Viel Drama und noch mehr Liebe
Der Mord an Elske sollte während einer Fahrt mit dem Fischerboot nach Tilsit stattfinden. Diese Reise diente nach außen hin dem Zweck, das Pferd Lise in der Stadt zu verkaufen. Auf See überließ Endrik dann der unerfahrenen Elske das Steuer, damit sie das Boot in einen gefährlichen Strudel hineinmanövriert. Elske durchschaute die Absicht ihres Mannes, einen Untergang zu provozieren, den wohl nur er überleben könnte, war aber zu deprimiert, um zu widersprechen. Allerdings bekam Endrik ein schlechtes Gewissen und verhinderte die Katastrophe im letzten Augenblick.

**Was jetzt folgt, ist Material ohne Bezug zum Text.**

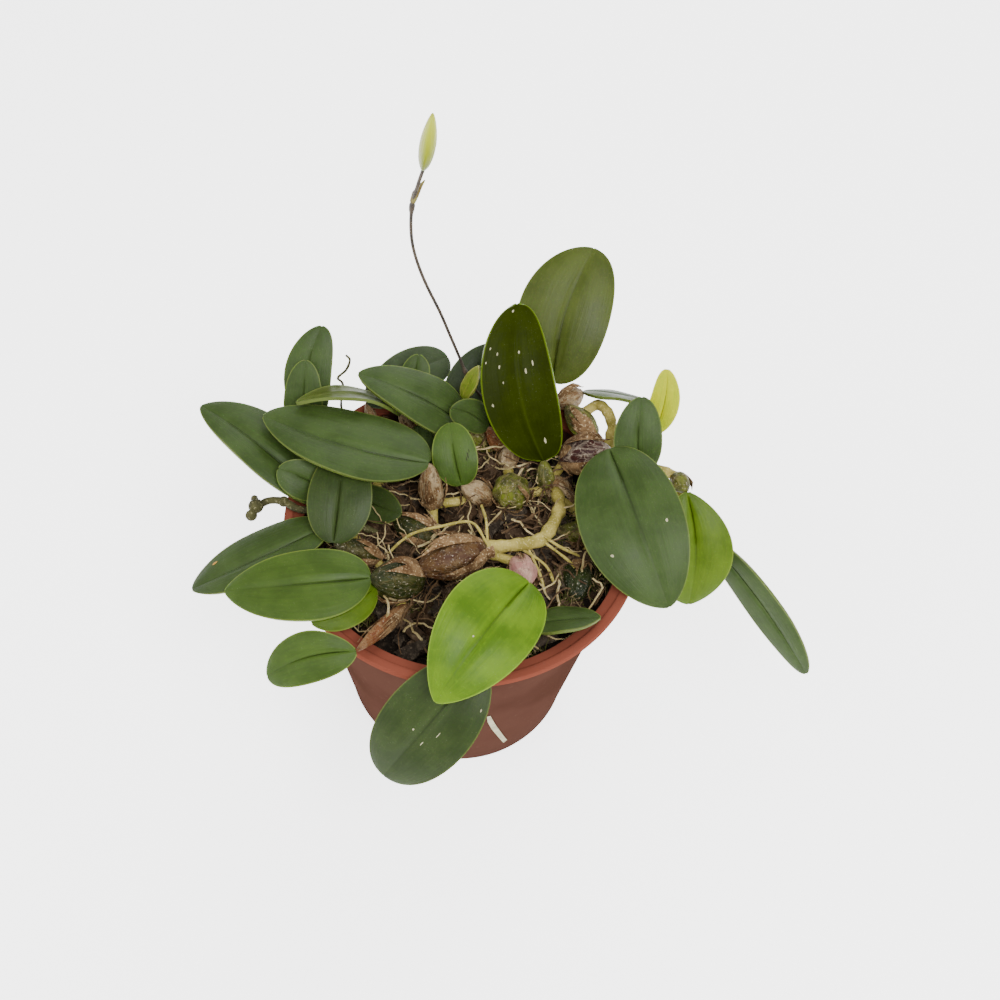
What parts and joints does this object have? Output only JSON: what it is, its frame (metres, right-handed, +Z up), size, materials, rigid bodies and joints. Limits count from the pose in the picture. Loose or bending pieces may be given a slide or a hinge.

In Tilsit angekommen, kaufte der Fischer seiner Frau einen teuren Pelz, bevor die beiden halbwegs versöhnt die Rückreise antraten, wobei wiederum auch das Pferd an Bord war, weil sich kein Interessent dafür gefunden hatte. Während der Fahrt sank das Boot in einem schweren Sturm. Endrik konnte an Land schwimmen, wo er verzweifelt glaubte, Elske sei tot. Diese wurde allerdings von dem Pferd Lise gerettet, das seine Besitzerin ans Ufer zog. Dort wiederum stieß ausgerechnet Madlyn auf die ohnmächtige Elske. Anschließend beschloss die Polin aufgrund einer plötzlichen Eingebung, die Ehe von Endrik und Elske nun nicht mehr länger zu gefährden und den Rückzug anzutreten.
Antipolnische Tendenzen
Anders als in der Originalerzählung Sundermanns, in welcher der männliche Protagonist am Ende ertrinkt, nahm der Film also ein glückliches Ende, was die Kritiker fast durchweg bemängelten – zumal der Sinneswandel von Madlyn ohne jegliche Vorwarnung oder Erklärung erfolgte. Darüber hinaus erhielt der Streifen des erfolgsverwöhnten Harlan auch keinerlei Auszeichnungen, obwohl er beim Publikum trotz allem recht gut angekommen war und bis Februar 1941 immerhin mehr als das Doppelte seiner Produktionskosten einspielte. Diese auffällige Nichtbeachtung von Seiten des NS-Kulturbetriebes führte dann wiederum dazu, dass „Die Reise nach Tilsit“ ab 1952 wieder in den Kinos im Westen Deutschlands gespielt werden durfte – allerdings in einer fünf Minuten kürzeren Fassung ohne Passagen mit angeblich antipolnischen oder rassistischen Tendenzen. Politisch-korrekte „Bereinigungen“ beziehungsweise Verstümmelungen von Kunstwerken waren also schon damals üblich.